What about endorsement? Here, we do want to make sure that the communicator indeed accepts the content of the message. In the paperverse, it’s hard, because documents can be produced unilaterally. It is hard to know whether a document–much less a printed one–is the product of collaboration or not. So we need evidence of collaboration–we need an endorsement by both parties. We don’t require much; initials are fine (Sanborn v. Flagler, 91 Mass. 474, 478 (1864)). The point is simply to

With text messages, however, the problem is almost trivial. The moment a person hits ‘send’ they produce the digital paper-trail that evidences that the written document is the product of collaboration.

If one is willing to accept automatic signatures as valid signatures, it’s hard to see how this is any different. In both cases, the act of hitting send accomplishes the same end. There is the same degree of deliberation. When an attorney hit send on a settlement offer he regretted, the court had this comforting words to say ” “if an attorney hits ‘send’ with the intent of relaying a settlement offer or acceptance, and their email account is identified in some way as their own, then it is unnecessary for them to type their own signature.” Philadelphia Ins. Indem. Co. v. Kendall, 197 A.D.3d 75, 78, 151 N.Y.S.3d 392 (2021))

A final note on the Fullerian perspective noted about. At this point in our acculturation to the digital age, hitting send on a text message is not qualitatively different than signing a document (aside from the novelty of the latter). Whatever the cautionary elements of signatures were, they seem easily replaced by the ‘send’ button.
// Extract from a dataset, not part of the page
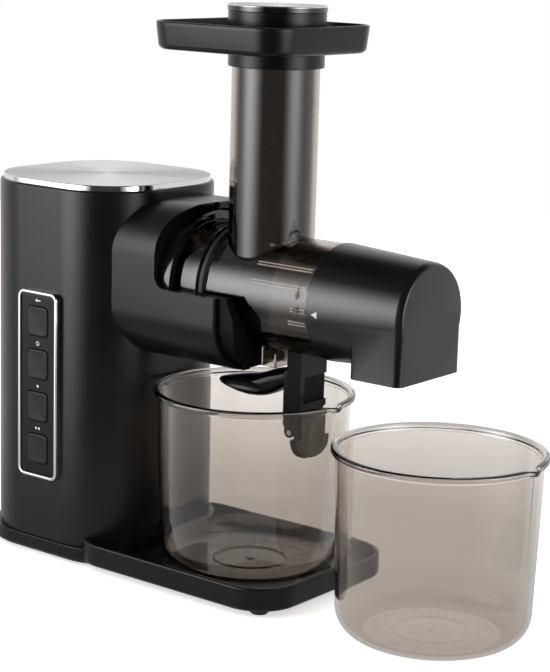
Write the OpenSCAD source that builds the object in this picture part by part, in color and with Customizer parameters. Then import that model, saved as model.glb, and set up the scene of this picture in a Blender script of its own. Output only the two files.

So, overall, requiring signatures on text messages is the wrong approach. Of course, we should be worried about the intent to create a contract that is communicated via text. But this is a separate concern from the requirements of the Statute of Frauds. The SoF is very powerful–it allows parties to escape valid Ks on a technicality. We shouldn’t require parties to sign text message lest they will find themselves without recourse.